» **What you have to do**
Spot each line in the records below where the word "OpenSCAD" occurs, then copy it.

» **Material shown**
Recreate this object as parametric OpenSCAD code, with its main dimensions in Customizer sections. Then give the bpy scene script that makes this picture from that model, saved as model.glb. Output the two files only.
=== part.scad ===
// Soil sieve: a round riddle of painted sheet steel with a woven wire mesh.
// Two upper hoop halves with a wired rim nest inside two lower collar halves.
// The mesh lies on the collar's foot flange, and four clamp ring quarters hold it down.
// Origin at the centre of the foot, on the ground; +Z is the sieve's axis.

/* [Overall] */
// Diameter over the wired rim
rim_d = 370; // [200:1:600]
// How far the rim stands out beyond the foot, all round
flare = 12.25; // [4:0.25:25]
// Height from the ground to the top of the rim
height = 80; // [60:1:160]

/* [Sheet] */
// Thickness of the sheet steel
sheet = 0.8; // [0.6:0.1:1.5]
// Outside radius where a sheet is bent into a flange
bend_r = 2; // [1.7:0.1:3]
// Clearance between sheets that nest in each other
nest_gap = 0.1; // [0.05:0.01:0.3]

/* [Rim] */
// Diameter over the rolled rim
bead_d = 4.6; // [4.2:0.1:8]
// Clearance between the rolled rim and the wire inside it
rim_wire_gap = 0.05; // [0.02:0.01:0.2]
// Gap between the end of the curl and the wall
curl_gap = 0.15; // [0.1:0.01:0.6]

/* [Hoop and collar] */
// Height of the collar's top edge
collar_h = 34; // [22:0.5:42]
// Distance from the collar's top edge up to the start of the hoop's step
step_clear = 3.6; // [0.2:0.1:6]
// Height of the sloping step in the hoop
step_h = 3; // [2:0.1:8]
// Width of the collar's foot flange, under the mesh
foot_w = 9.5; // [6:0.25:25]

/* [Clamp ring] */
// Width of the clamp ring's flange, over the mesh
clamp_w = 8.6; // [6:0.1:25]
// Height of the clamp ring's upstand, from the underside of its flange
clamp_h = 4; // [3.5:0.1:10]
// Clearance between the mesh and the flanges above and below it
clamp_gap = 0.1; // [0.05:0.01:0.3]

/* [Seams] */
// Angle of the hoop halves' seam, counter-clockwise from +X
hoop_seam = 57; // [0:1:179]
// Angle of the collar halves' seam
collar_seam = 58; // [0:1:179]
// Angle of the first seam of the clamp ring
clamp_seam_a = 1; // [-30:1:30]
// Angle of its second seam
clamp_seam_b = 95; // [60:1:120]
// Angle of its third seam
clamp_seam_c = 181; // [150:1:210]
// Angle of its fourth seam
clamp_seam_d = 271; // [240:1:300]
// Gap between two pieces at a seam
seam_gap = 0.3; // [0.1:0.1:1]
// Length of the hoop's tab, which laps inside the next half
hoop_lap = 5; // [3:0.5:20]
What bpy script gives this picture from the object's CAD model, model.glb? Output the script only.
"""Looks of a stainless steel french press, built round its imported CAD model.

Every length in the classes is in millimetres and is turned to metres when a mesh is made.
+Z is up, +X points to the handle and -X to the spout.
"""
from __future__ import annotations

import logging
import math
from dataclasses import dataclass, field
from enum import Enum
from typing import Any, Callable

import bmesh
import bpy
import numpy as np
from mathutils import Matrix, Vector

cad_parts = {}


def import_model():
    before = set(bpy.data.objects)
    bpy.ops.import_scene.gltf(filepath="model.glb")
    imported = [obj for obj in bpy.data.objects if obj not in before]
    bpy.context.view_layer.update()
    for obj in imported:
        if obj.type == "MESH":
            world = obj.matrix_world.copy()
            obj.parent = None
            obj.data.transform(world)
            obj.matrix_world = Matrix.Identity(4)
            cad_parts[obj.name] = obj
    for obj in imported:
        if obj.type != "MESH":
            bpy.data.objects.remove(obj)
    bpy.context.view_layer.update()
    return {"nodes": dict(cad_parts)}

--

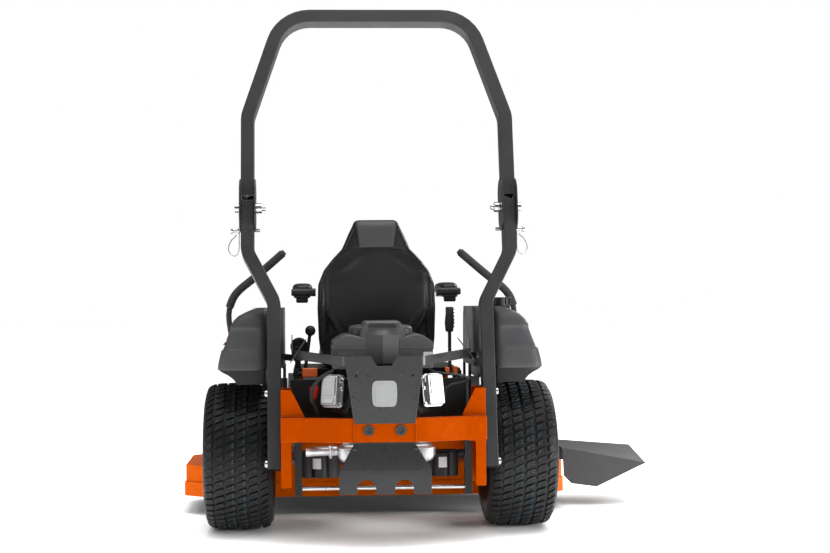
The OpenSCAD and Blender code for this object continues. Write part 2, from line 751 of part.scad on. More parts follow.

==

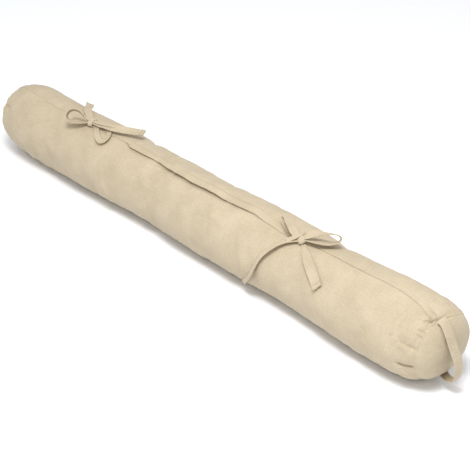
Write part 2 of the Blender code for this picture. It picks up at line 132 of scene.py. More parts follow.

» **Result of this task**
Recreate this object as parametric OpenSCAD code, with its main dimensions in Customizer sections. Then give the bpy scene script that makes this picture from that model, saved as model.glb. Output the two files only.
The OpenSCAD and Blender code for this object continues. Write part 2, from line 751 of part.scad on. More parts follow.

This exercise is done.